▶ Task
Restate, word for word, every line of the data.

## begin

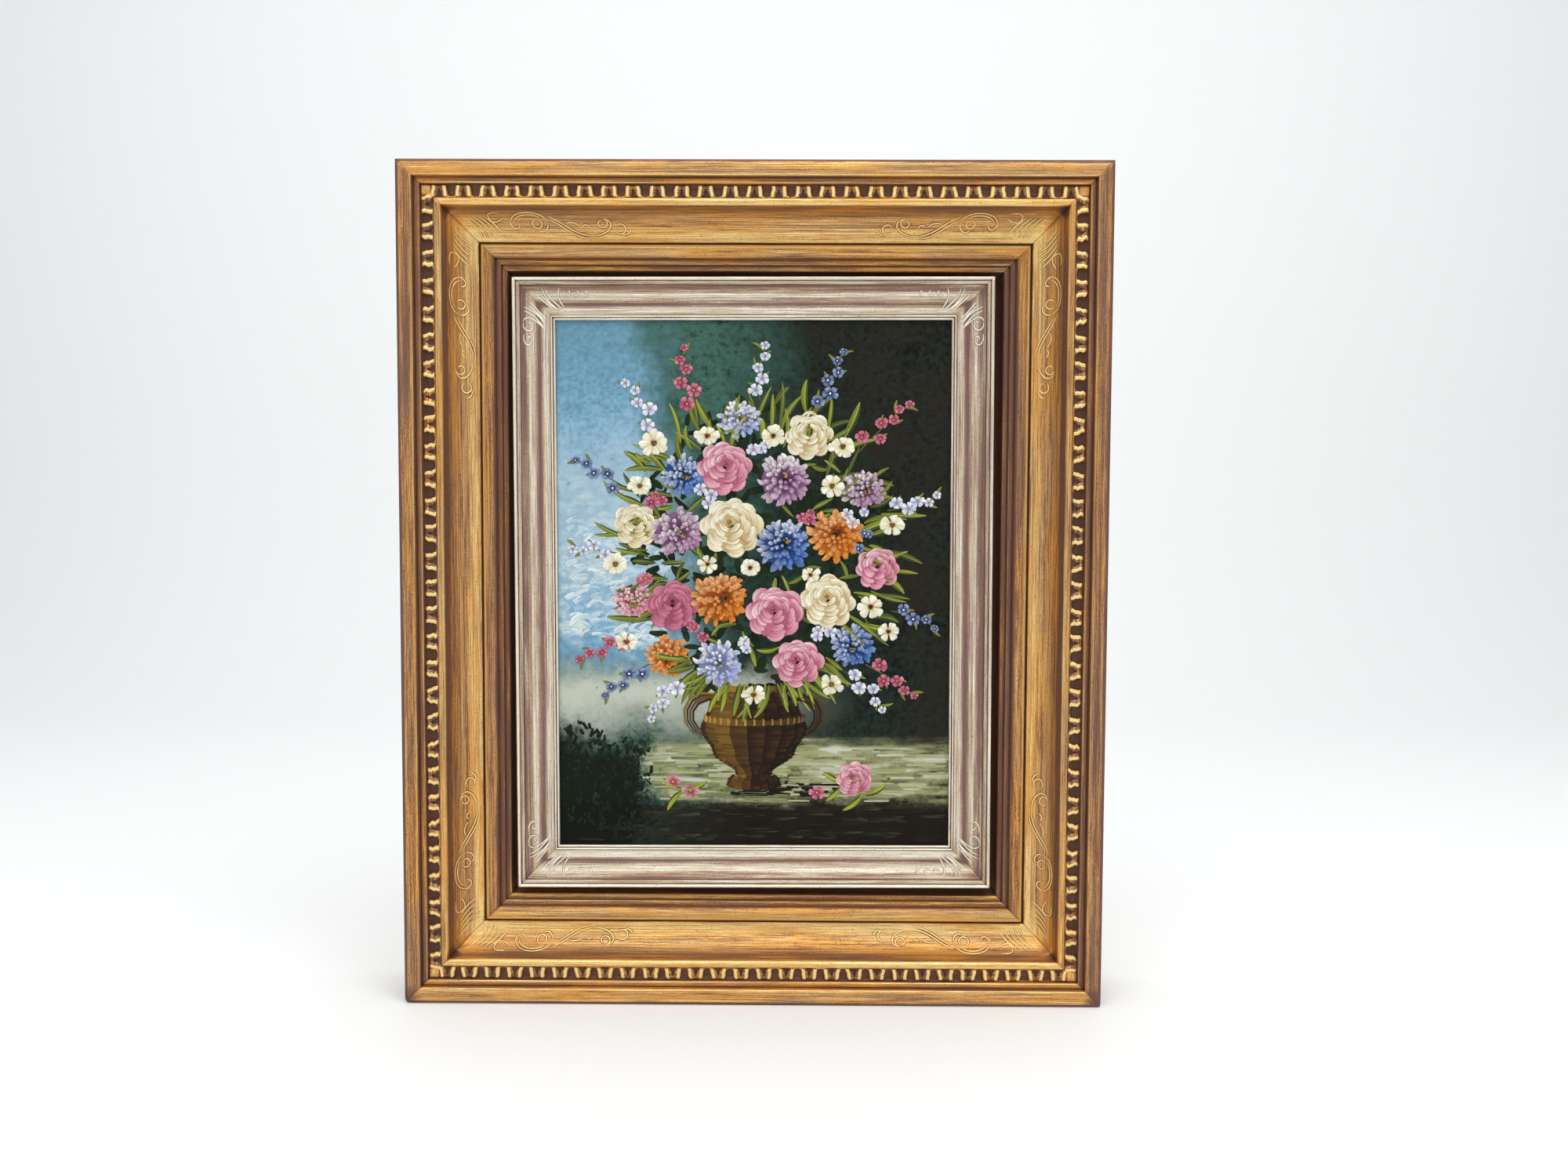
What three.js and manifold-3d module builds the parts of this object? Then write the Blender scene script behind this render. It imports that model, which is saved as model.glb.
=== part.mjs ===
// A small oil painting on stretched canvas, held in a silvered insert frame
// that is set into a deep gilt outer frame with a carved leaf band.
//
// Millimetres, +Z up. The painting faces -Y and hangs on a wall at y = 0.
// The origin is the middle of the hanger's rear face, where it meets the wall.
//
// Mouldings are drawn as sections in (t, h): t runs in from the outer edge
// towards the picture, h runs forward from the back of the outer frame.

import * as THREE from 'three';
import { mergeVertices } from 'three/addons/utils/BufferGeometryUtils.js';
import Module from 'manifold-3d';

const wasm = await Module();
wasm.setup();

// ---------------------------------------------------------------- dimensions

const FRAME_WIDTH = 384;
const FRAME_HEIGHT = 459;
const FRAME_DEPTH = 46;
const JOINT_GAP = 0.3;

const CANVAS_WIDTH = 228.6;
const CANVAS_HEIGHT = 304.8;
const CANVAS_THICKNESS = 0.8;
const CANVAS_TURNOVER = 13;

const HANGER_PROUD = 3;
const HANGER_DROP = 22;

// Outer moulding, from its outer edge inwards.
const EDGE_ROUND = 1.2;
const FILLET_END = 8.8;
const FILLET_CROWN = 0.5;
const STEP_START = 9.3;
const STEP_END = 12.1;
const STEP_H = 42.6;
const BAND_START = 12.7;
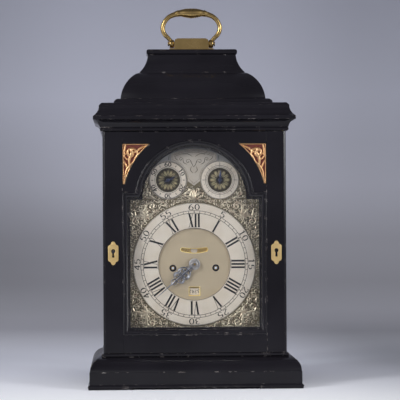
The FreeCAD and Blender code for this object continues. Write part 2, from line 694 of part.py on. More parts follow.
def make_hinges():
    """Pivot plates in the door ends, and their sockets in the case."""
    plates = []
    for z, inward in ((DOOR_BOTTOM, 1), (DOOR_TOP, -1)):
        reach = 3.0
        plates.append(fuse(hinge_leaf(FRONT_PIVOT_X, FRONT_PIVOT_Y, z, inward, -1),
                           rod_z(PIVOT_R, FRONT_PIVOT_X, FRONT_PIVOT_Y, *sorted((z + inward, z - inward * reach)))))
    node("front_door_pivots", group(*plates))
    plates = []
    for z, inward in ((REAR_DOOR_BOTTOM, 1), (REAR_DOOR_TOP, -1)):
        plates.append(fuse(hinge_leaf(REAR_PIVOT_X, REAR_PIVOT_Y, z, inward, -1),
                           rod_z(PIVOT_R, REAR_PIVOT_X, REAR_PIVOT_Y, *sorted((z + inward, z - inward * 3.0)))))
    node("rear_door_pivots", group(*plates))


# ---------------------------------------------------------------- rear door
REAR_DOOR_BOTTOM = 46.1
REAR_DOOR_TOP = 329.5
REAR_THICK = 12.0
REAR_FRAME = 26.0
REAR_EDGE = SIDE_INNER - RUNNING_GAP
REAR_FREE = SIDE_INNER - 0.8
REAR_PIVOT_X = REAR_EDGE - PIVOT_INSET
REAR_PIVOT_Y = BACK - PIVOT_INSET
REAR_LOCK_Z = 188.0
REAR_BOLT_HALF = 4.0
REAR_BOLT_Y = (BACK - REAR_THICK + 3.0, BACK - REAR_THICK + 6.0)
REAR_BOLT_THROW = 4.0
SOCKET_R = PIVOT_R + 1.6
SOCKET_DEEP = 4.0


def rear_wire(inset):
    x0, x1 = -REAR_FREE + REAR_FRAME - inset, REAR_EDGE - REAR_FRAME + inset
    z0, z1 = REAR_DOOR_BOTTOM + REAR_FRAME - inset, REAR_DOOR_TOP - REAR_FRAME + inset
    return outline("xz", (x0, z0), (x1, z0), (x1, z1), (x0, z1))


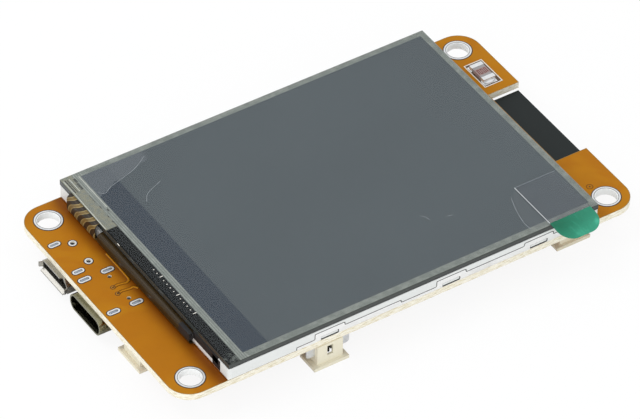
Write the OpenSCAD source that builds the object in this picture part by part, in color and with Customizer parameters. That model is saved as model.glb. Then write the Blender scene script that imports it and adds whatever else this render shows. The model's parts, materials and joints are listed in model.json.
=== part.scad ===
// TFT touch display on its carrier board. Millimetres, +Z up on the display side.
// The origin is the centre of the four mounting holes, on the underside of the board.
// +X runs to the antenna end, -X to the end with the USB sockets, -Y is the near long side.

/* [Board] */
// Length of the board past the display at each end
end_margin = 8.4; // [8:0.1:10]
// How far the display overhangs the board's long edges
overhang = 0.3; // [0:0.05:0.5]
// Thickness of the carrier board
board_t = 1.2; // [0.8:0.1:2]
// Radius of the board's corners
board_corner_r = 4; // [2:0.1:5]
// Distance of the mounting holes from the board's ends
hole_inset = 4; // [3.8:0.1:4.6]
// Distance of the mounting holes from the board's long edges
hole_inset_y = 3.7; // [3.6:0.1:4.6]
// Diameter of the mounting holes
hole_d = 3.6; // [3:0.1:4]
// Width of the tinned ring round each mounting hole
hole_ring_w = 0.4; // [0.2:0.05:0.6]
// Gap between a hole's wall and its tinned ring
hole_ring_gap = 0.1; // [0.05:0.05:0.2]
// Thickness of the tinned lands on the board
land_t = 0.04; // [0.03:0.01:0.1]
// Width of the tinned rim round the leg slots and locating holes
land_rim = 0.25; // [0.15:0.05:0.35]
// Clearance round a leg or a peg in the board
leg_gap = 0.1; // [0.05:0.01:0.15]

/* [Display] */
// Length of the display over its frame, along X
lcd_l = 69.2; // [67:0.1:71]
// Width of the display over its frame, along Y
lcd_w = 50; // [48:0.1:50.4]
// Thickness of the tape between the display and the board
tape_t = 0.2; // [0.15:0.05:0.5]
// Inset of the tape from the display's outline
tape_inset = 2; // [1:0.1:6]
// Length of the tape-free stretch for the folded flexes at the USB end
flex_bay_l = 13; // [12:0.5:16]
// Border between the display's long sides and its active area
active_side = 3.4; // [3.1:0.1:4]
// Border between the display's USB end and its active area
active_usb = 7.9; // [7.7:0.1:8.5]
// Border between the display's antenna end and its active area
active_antenna = 3.7; // [3.5:0.1:4.5]

/* [Back shell and frame] */
// Thickness of the back shell's steel sheet
shell_t = 0.2; // [0.15:0.01:0.25]
// Clearance between the shell's walls and the frame
shell_gap = 0.05; // [0.03:0.01:0.1]
// Height of the shell's side wall where it is lowest
wall_low = 0.75; // [0.6:0.05:0.85]
// Height of the shell's side wall between the tabs
wall_mid = 1.25; // [1:0.05:1.4]
// Height of the shell's snap tabs
wall_tab = 1.85; // [1.6:0.05:1.95]
// Width of a snap tab
tab_w = 5.5; // [4.6:0.1:6]
// Width of the window in a snap tab
window_w = 3.3; // [2.6:0.1:3.8]
// Height of the window in a snap tab
window_h = 0.7; // [0.5:0.05:0.8]
// Clearance round a latch bump in its window
bump_gap = 0.12; // [0.08:0.01:0.16]
// Distance of a long side's first snap tab from the display's USB end
tab_1 = 18.5; // [17:0.1:20]
// Distance of a long side's second snap tab from the display's antenna end
tab_2 = 28.1; // [26:0.1:30]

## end

▶ Result
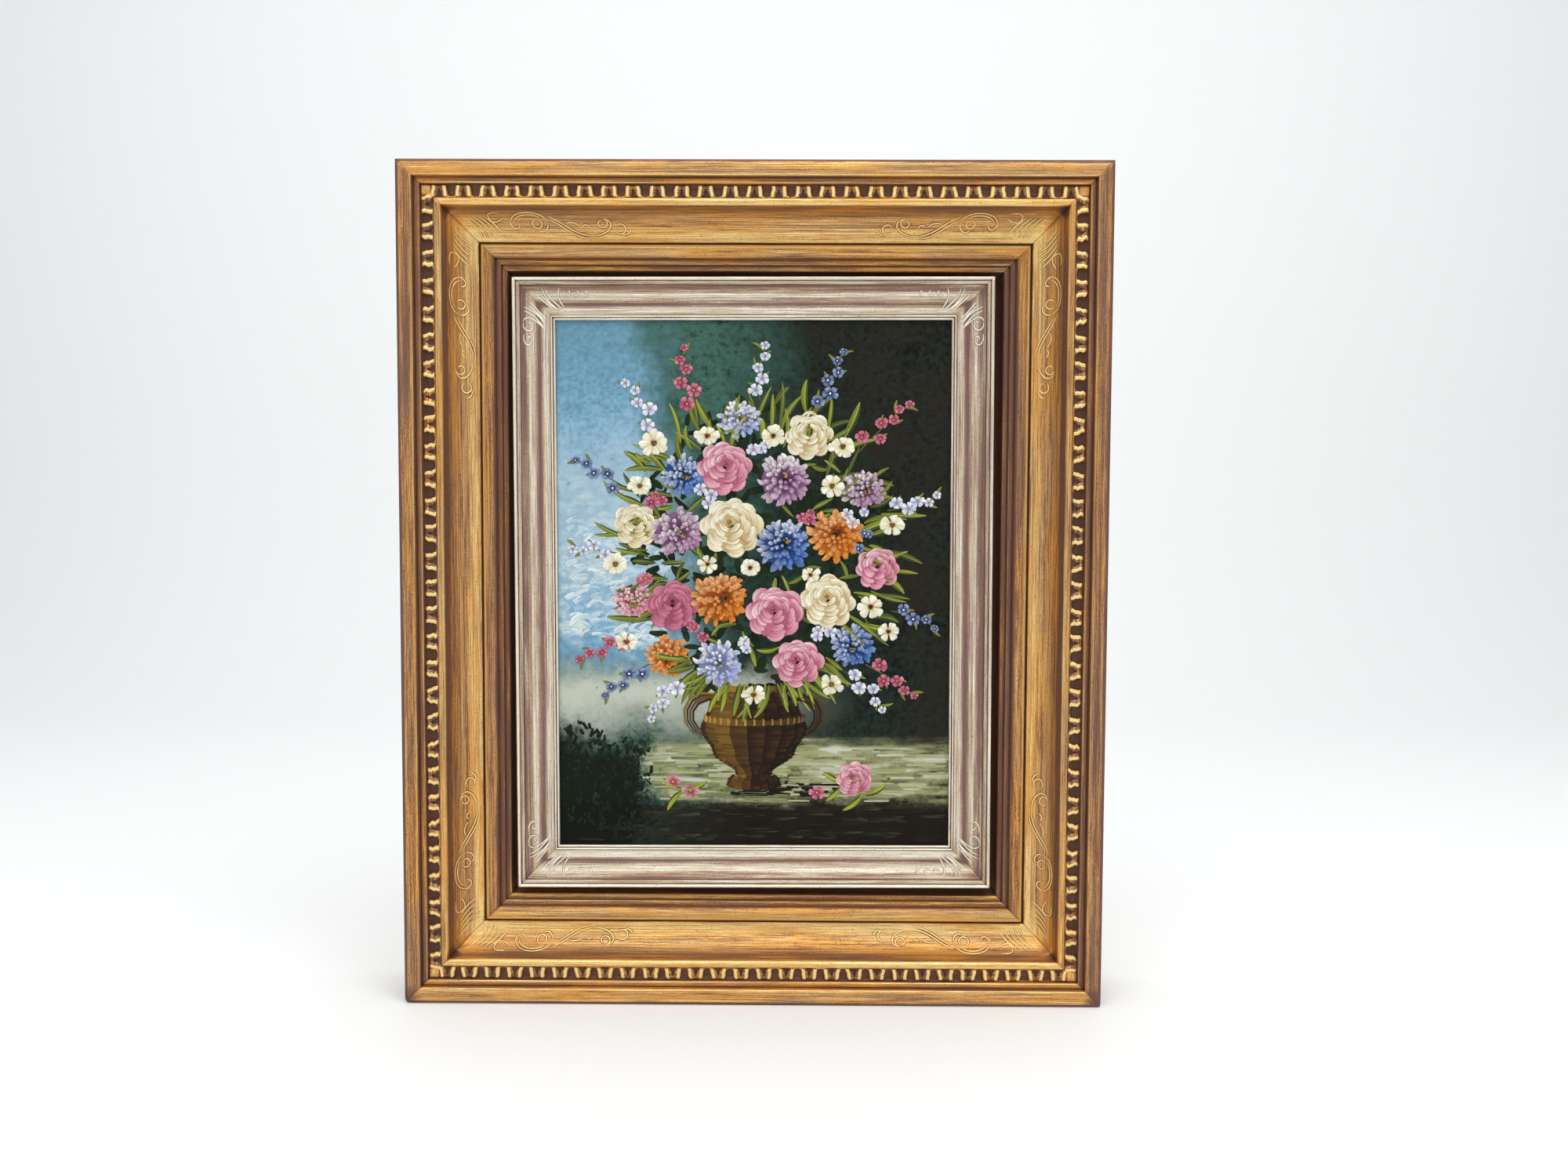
What three.js and manifold-3d module builds the parts of this object? Then write the Blender scene script behind this render. It imports that model, which is saved as model.glb.
=== part.mjs ===
// A small oil painting on stretched canvas, held in a silvered insert frame
// that is set into a deep gilt outer frame with a carved leaf band.
//
// Millimetres, +Z up. The painting faces -Y and hangs on a wall at y = 0.
// The origin is the middle of the hanger's rear face, where it meets the wall.
//
// Mouldings are drawn as sections in (t, h): t runs in from the outer edge
// towards the picture, h runs forward from the back of the outer frame.

import * as THREE from 'three';
import { mergeVertices } from 'three/addons/utils/BufferGeometryUtils.js';
import Module from 'manifold-3d';

const wasm = await Module();
wasm.setup();

// ---------------------------------------------------------------- dimensions

const FRAME_WIDTH = 384;
const FRAME_HEIGHT = 459;
const FRAME_DEPTH = 46;
const JOINT_GAP = 0.3;

const CANVAS_WIDTH = 228.6;
const CANVAS_HEIGHT = 304.8;
const CANVAS_THICKNESS = 0.8;
const CANVAS_TURNOVER = 13;

const HANGER_PROUD = 3;
const HANGER_DROP = 22;

// Outer moulding, from its outer edge inwards.
const EDGE_ROUND = 1.2;
const FILLET_END = 8.8;
const FILLET_CROWN = 0.5;
const STEP_START = 9.3;
const STEP_END = 12.1;
const STEP_H = 42.6;
const BAND_START = 12.7;
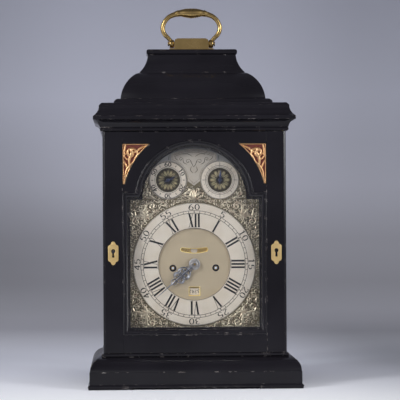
The FreeCAD and Blender code for this object continues. Write part 2, from line 694 of part.py on. More parts follow.
def make_hinges():
    """Pivot plates in the door ends, and their sockets in the case."""
    plates = []
    for z, inward in ((DOOR_BOTTOM, 1), (DOOR_TOP, -1)):
        reach = 3.0
        plates.append(fuse(hinge_leaf(FRONT_PIVOT_X, FRONT_PIVOT_Y, z, inward, -1),
                           rod_z(PIVOT_R, FRONT_PIVOT_X, FRONT_PIVOT_Y, *sorted((z + inward, z - inward * reach)))))
    node("front_door_pivots", group(*plates))
    plates = []
    for z, inward in ((REAR_DOOR_BOTTOM, 1), (REAR_DOOR_TOP, -1)):
        plates.append(fuse(hinge_leaf(REAR_PIVOT_X, REAR_PIVOT_Y, z, inward, -1),
                           rod_z(PIVOT_R, REAR_PIVOT_X, REAR_PIVOT_Y, *sorted((z + inward, z - inward * 3.0)))))
    node("rear_door_pivots", group(*plates))


# ---------------------------------------------------------------- rear door
REAR_DOOR_BOTTOM = 46.1
REAR_DOOR_TOP = 329.5
REAR_THICK = 12.0
REAR_FRAME = 26.0
REAR_EDGE = SIDE_INNER - RUNNING_GAP
REAR_FREE = SIDE_INNER - 0.8
REAR_PIVOT_X = REAR_EDGE - PIVOT_INSET
REAR_PIVOT_Y = BACK - PIVOT_INSET
REAR_LOCK_Z = 188.0
REAR_BOLT_HALF = 4.0
REAR_BOLT_Y = (BACK - REAR_THICK + 3.0, BACK - REAR_THICK + 6.0)
REAR_BOLT_THROW = 4.0
SOCKET_R = PIVOT_R + 1.6
SOCKET_DEEP = 4.0


def rear_wire(inset):
    x0, x1 = -REAR_FREE + REAR_FRAME - inset, REAR_EDGE - REAR_FRAME + inset
    z0, z1 = REAR_DOOR_BOTTOM + REAR_FRAME - inset, REAR_DOOR_TOP - REAR_FRAME + inset
    return outline("xz", (x0, z0), (x1, z0), (x1, z1), (x0, z1))


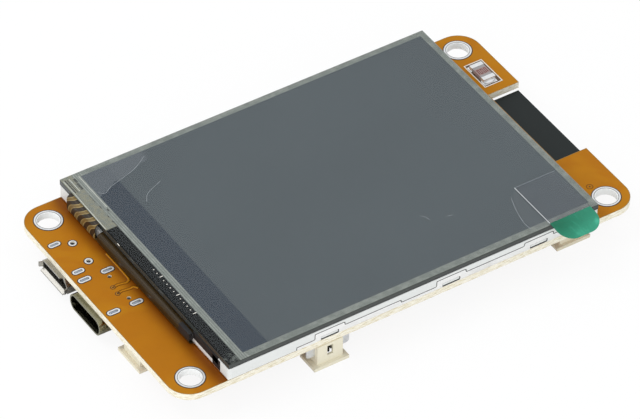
Write the OpenSCAD source that builds the object in this picture part by part, in color and with Customizer parameters. That model is saved as model.glb. Then write the Blender scene script that imports it and adds whatever else this render shows. The model's parts, materials and joints are listed in model.json.
=== part.scad ===
// TFT touch display on its carrier board. Millimetres, +Z up on the display side.
// The origin is the centre of the four mounting holes, on the underside of the board.
// +X runs to the antenna end, -X to the end with the USB sockets, -Y is the near long side.

/* [Board] */
// Length of the board past the display at each end
end_margin = 8.4; // [8:0.1:10]
// How far the display overhangs the board's long edges
overhang = 0.3; // [0:0.05:0.5]
// Thickness of the carrier board
board_t = 1.2; // [0.8:0.1:2]
// Radius of the board's corners
board_corner_r = 4; // [2:0.1:5]
// Distance of the mounting holes from the board's ends
hole_inset = 4; // [3.8:0.1:4.6]
// Distance of the mounting holes from the board's long edges
hole_inset_y = 3.7; // [3.6:0.1:4.6]
// Diameter of the mounting holes
hole_d = 3.6; // [3:0.1:4]
// Width of the tinned ring round each mounting hole
hole_ring_w = 0.4; // [0.2:0.05:0.6]
// Gap between a hole's wall and its tinned ring
hole_ring_gap = 0.1; // [0.05:0.05:0.2]
// Thickness of the tinned lands on the board
land_t = 0.04; // [0.03:0.01:0.1]
// Width of the tinned rim round the leg slots and locating holes
land_rim = 0.25; // [0.15:0.05:0.35]
// Clearance round a leg or a peg in the board
leg_gap = 0.1; // [0.05:0.01:0.15]

/* [Display] */
// Length of the display over its frame, along X
lcd_l = 69.2; // [67:0.1:71]
// Width of the display over its frame, along Y
lcd_w = 50; // [48:0.1:50.4]
// Thickness of the tape between the display and the board
tape_t = 0.2; // [0.15:0.05:0.5]
// Inset of the tape from the display's outline
tape_inset = 2; // [1:0.1:6]
// Length of the tape-free stretch for the folded flexes at the USB end
flex_bay_l = 13; // [12:0.5:16]
// Border between the display's long sides and its active area
active_side = 3.4; // [3.1:0.1:4]
// Border between the display's USB end and its active area
active_usb = 7.9; // [7.7:0.1:8.5]
// Border between the display's antenna end and its active area
active_antenna = 3.7; // [3.5:0.1:4.5]

/* [Back shell and frame] */
// Thickness of the back shell's steel sheet
shell_t = 0.2; // [0.15:0.01:0.25]
// Clearance between the shell's walls and the frame
shell_gap = 0.05; // [0.03:0.01:0.1]
// Height of the shell's side wall where it is lowest
wall_low = 0.75; // [0.6:0.05:0.85]
// Height of the shell's side wall between the tabs
wall_mid = 1.25; // [1:0.05:1.4]
// Height of the shell's snap tabs
wall_tab = 1.85; // [1.6:0.05:1.95]
// Width of a snap tab
tab_w = 5.5; // [4.6:0.1:6]
// Width of the window in a snap tab
window_w = 3.3; // [2.6:0.1:3.8]
// Height of the window in a snap tab
window_h = 0.7; // [0.5:0.05:0.8]
// Clearance round a latch bump in its window
bump_gap = 0.12; // [0.08:0.01:0.16]
// Distance of a long side's first snap tab from the display's USB end
tab_1 = 18.5; // [17:0.1:20]
// Distance of a long side's second snap tab from the display's antenna end
tab_2 = 28.1; // [26:0.1:30]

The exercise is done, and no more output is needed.